### Items listed in a dataset
-------------------------

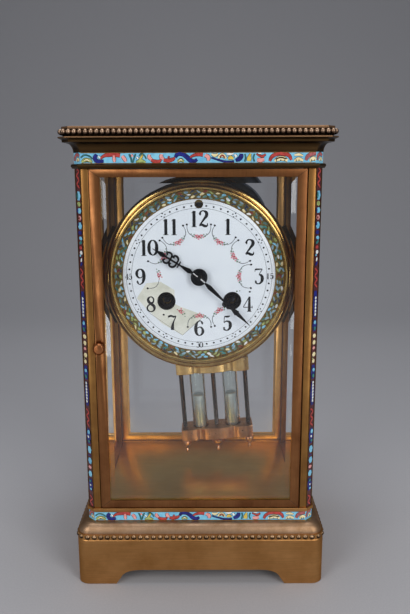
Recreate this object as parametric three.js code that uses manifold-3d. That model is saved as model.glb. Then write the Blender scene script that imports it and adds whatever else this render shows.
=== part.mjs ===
// A four-glass table clock: a glazed gilt case with enamelled bands, a striking
// movement hung from its front posts, and a twin-tube mercury pendulum.
// Millimetres, +Z up, front face towards -Y, origin under the middle of the base.
import * as THREE from 'three';
import { mergeVertices } from 'three/addons/utils/BufferGeometryUtils.js';
import Module from 'manifold-3d';

const wasm = await Module();
wasm.setup();

// Clearances between fitted pieces
const seatGap = 0.3;
const doorClearance = 0.4;
const runningGap = 0.3;
const touchGap = 0.05;
const paneGap = 0.1;

// Case body
const caseWidth = 140.6;
const caseDepth = 110.2;
const cornerCut = 4.4;
const postSide = 8.3;
const postHeight = 207.4;
const stripThickness = 0.8;
const stripBorder = 0.35;

// Base, from the floor up
const blockHeight = 30.2;
const blockOverhang = 6.7;
const blockCornerRadius = 7.0;
const baseBeadHeight = 3.6;
const baseBeadOverhang = 7.8;
const ovoloHeight = 6.0;
const ovoloOverhang = 5.9;
const baseBandHeight = 6.2;
const baseFilletHeight = 2.3;
const baseFilletOverhang = 0.7;
const baseWall = 4.0;
const baseRoofThickness = 3.4;
const baseHollowInset = 6.0;
const baseHollowCorner = 4.0;
const baseHollowStepLow = 4.0;
const baseHollowStepHigh = 5.0;
const footLength = 24.0;
const archHeight = 9.7;
const archShoulder = 16.0;
const archLeadHeight = 4.3;
const archLeadRun = 3.0;
const archCurveRun = 2.0;

// Floor plate
const floorThickness = 1.3;
const floorInset = 0.9;

// Cap, from the posts up
const capFilletHeight = 2.6;
const capFilletOverhang = 1.7;
const capBandHeight = 6.2;
const cavettoHeight = 5.4;
const cavettoOverhang = 3.8;
const capStepHeight = 1.4;
const capStepOverhang = 5.4;
const capEdgeHeight = 1.6;
const capEdgeOverhang = 7.2;
const capNeckHeight = 1.1;
const capNeckOverhang = 4.6;
const capBeadHeight = 2.9;
const capBeadOverhang = 7.3;
const slabHeight = 1.5;
const slabOverhang = 5.3;
const capWall = 5.0;
const capRoofThickness = 4.0;

// Enamelled bands let in round the base and the cap
const bandThickness = 1.5;

// Glazed frames
const frameThickness = 4.5;
const stileWidth = 5.8;
const doorBottomRail = 4.8;
const doorTopRail = 4.4;
const glassThickness = 2.4;
const glassEdge = 1.2;
const glassBevel = 4.4;
const glassLip = 1.0;
const glassOverlap = 1.1;
const hingePinRadius = 1.0;
const hingePinLength = 1.6;
const hingePinInset = 1.6;
const hingeEdgeRelief = 0.32;
const sideFrameSetback = 0.4;

// Door knobs and their catches
const knobRadius = 3.7;
const knobHeight = 103.4;
const knobStemRadius = 1.2;
const knobStemLength = 1.0;
const knobHeadDepth = 2.6;
const catchLength = 4.6;
const catchWidth = 3.0;
const catchThickness = 1.0;
const catchSlotDepth = 2.6;
const catchSlotRoom = 1;

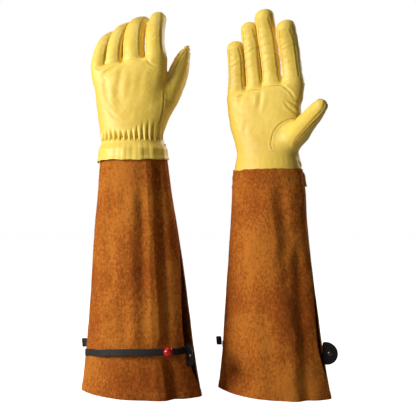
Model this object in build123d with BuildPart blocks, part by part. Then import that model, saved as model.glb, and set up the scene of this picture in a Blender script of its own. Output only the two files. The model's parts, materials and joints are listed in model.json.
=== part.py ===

-------------------------

### Directions for this task
Everything from the line containing "Model this object" to the end of the data above should be quoted exactly, please, both ends included, and nothing outside that span.

### Complete answer
Model this object in build123d with BuildPart blocks, part by part. Then import that model, saved as model.glb, and set up the scene of this picture in a Blender script of its own. Output only the two files. The model's parts, materials and joints are listed in model.json.
=== part.py ===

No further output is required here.